Si l’état s’acharne en effet à garantir aux citoyens un service de santé de qualité en se soumettant à des efforts budgétaires exceptionnels, il doit être attendu de chacun et de tous, un engagement individuel et collectif tout aussi déterminé dans la prise en charge de notre capital santé qui est la ressource première conditionnant toute activité humaine. 

Souveraineté sanitaire, sécurité sanitaire et conscience sanitaire sont en effet les trois défis que nous avons le devoir de relever ensemble dans la solidarité et la co-responsabilité.

En Mauritanie, malgré les faiblesses qui ont marqué son système sanitaire lors de la dernière décennie, il s’avère aujourd’hui que la souveraineté de la santé est une condition sine qua none à la promotion et la prospérité de l’élément humain et se hisse en priorité absolue, aux côtés de l’éducation, l’emploi et la culture. Cette pandémie doit servir de leçon en vue de pérenniser la santé pour tous et toutes, en termes de structures sanitaires fiables, de ressources humaines édifiantes, de suffisance médicamenteuse à la portée des couches sociales démunies et des moyens budgétaires de nature à assouvir les attentes et dispositions nécessaires.

Notre monde est à la croisée des chemins.
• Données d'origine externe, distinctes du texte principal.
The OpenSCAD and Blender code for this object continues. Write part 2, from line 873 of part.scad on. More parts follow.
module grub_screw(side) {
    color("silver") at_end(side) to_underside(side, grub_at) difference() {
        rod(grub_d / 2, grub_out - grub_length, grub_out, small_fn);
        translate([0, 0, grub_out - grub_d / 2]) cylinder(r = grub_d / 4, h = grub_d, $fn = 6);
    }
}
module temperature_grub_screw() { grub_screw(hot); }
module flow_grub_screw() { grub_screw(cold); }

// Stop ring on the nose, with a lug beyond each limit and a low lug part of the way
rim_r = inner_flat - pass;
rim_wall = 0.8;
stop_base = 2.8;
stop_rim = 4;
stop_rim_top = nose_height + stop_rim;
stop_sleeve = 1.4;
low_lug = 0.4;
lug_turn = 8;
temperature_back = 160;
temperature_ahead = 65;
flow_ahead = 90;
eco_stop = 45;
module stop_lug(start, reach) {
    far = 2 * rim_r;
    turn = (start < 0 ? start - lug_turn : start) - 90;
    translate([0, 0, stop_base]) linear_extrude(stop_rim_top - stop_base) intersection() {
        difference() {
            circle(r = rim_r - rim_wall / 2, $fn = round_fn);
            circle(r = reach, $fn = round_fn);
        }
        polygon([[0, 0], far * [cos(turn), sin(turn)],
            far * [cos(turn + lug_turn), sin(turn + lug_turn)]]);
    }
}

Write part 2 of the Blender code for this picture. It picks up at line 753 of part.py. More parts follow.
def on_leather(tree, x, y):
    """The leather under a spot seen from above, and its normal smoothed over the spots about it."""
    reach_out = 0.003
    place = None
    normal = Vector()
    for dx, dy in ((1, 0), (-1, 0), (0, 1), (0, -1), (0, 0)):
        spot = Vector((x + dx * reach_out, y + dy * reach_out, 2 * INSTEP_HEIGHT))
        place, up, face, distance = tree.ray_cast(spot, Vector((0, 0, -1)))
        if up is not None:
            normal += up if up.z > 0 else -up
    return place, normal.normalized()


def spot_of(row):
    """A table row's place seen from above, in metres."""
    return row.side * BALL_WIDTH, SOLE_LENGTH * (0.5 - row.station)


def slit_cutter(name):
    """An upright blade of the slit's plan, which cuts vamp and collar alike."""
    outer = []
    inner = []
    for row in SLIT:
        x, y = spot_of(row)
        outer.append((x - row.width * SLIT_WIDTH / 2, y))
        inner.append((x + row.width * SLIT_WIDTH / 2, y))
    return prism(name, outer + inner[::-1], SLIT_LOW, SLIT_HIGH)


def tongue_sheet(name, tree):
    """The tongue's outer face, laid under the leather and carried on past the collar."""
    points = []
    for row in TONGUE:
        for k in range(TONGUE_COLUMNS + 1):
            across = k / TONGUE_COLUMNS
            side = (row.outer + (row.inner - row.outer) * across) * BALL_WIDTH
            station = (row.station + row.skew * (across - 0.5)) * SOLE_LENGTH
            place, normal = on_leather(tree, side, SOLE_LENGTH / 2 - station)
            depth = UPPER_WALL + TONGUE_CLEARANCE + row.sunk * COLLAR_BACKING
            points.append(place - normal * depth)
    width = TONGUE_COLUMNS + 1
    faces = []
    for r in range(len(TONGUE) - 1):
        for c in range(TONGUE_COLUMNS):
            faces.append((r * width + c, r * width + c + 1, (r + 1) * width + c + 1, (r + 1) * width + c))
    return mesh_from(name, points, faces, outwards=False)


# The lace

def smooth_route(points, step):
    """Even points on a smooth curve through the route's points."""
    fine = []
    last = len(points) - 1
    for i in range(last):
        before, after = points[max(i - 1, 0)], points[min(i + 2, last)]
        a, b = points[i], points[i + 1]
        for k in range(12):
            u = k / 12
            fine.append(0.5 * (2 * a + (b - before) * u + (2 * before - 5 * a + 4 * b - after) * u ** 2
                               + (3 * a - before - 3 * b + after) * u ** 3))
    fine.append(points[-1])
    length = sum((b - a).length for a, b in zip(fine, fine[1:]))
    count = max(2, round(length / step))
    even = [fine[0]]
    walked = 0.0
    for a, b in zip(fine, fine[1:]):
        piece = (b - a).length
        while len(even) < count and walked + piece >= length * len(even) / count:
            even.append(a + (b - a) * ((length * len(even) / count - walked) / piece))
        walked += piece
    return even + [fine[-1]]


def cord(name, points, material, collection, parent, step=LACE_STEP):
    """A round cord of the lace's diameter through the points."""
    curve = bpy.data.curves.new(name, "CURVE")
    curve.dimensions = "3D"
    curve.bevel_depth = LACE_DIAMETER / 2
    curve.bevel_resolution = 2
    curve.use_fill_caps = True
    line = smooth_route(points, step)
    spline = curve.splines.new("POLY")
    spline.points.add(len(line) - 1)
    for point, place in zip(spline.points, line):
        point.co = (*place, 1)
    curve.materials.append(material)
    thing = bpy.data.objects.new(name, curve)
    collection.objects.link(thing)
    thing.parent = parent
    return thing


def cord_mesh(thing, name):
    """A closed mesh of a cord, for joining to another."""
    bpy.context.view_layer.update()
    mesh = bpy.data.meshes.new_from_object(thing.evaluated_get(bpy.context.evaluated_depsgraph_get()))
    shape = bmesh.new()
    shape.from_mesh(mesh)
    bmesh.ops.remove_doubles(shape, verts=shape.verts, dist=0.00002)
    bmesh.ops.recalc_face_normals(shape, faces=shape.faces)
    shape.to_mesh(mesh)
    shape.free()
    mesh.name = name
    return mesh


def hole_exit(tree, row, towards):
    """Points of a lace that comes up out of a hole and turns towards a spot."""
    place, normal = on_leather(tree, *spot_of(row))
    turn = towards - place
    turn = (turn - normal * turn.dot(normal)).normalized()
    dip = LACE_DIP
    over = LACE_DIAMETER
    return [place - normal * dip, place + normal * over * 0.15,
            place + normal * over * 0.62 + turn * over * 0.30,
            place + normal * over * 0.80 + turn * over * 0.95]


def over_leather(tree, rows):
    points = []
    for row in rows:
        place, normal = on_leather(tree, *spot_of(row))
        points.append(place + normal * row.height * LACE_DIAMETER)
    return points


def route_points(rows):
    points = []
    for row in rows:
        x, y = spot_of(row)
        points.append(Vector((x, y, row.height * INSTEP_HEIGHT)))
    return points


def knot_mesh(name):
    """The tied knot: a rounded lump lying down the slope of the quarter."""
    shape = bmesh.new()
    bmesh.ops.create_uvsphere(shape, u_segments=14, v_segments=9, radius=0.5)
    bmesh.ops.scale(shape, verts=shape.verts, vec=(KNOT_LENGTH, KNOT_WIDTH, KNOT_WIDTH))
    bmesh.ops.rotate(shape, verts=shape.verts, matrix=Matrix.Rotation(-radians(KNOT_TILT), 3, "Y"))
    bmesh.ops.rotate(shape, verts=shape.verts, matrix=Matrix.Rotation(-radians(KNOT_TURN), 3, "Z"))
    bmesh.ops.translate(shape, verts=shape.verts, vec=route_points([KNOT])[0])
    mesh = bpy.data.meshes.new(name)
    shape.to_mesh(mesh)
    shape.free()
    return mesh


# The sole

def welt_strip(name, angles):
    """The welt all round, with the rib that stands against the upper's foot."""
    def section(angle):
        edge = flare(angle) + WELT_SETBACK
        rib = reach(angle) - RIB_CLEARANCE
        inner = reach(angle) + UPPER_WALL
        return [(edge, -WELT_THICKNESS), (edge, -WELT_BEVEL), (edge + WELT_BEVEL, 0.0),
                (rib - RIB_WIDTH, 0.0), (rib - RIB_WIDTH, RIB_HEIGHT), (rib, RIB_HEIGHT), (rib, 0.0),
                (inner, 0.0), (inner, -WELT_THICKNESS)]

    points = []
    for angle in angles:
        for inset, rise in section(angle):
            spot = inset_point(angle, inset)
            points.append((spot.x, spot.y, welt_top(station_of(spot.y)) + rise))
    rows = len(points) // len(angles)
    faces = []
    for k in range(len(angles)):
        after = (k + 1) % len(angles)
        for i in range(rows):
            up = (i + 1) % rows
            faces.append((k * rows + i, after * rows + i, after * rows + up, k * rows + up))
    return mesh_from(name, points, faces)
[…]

Au moment où les nations se projettent sur les grandes recompositions en gestation, l’Afrique aurait tort de rester en marge des débats sur les réponses aux défis de notre époque au rang desquels les questions de santé publique vont occuper de l’avis de tous les experts une place de plus en plus importante parmi les grands sujets du siècle naissant.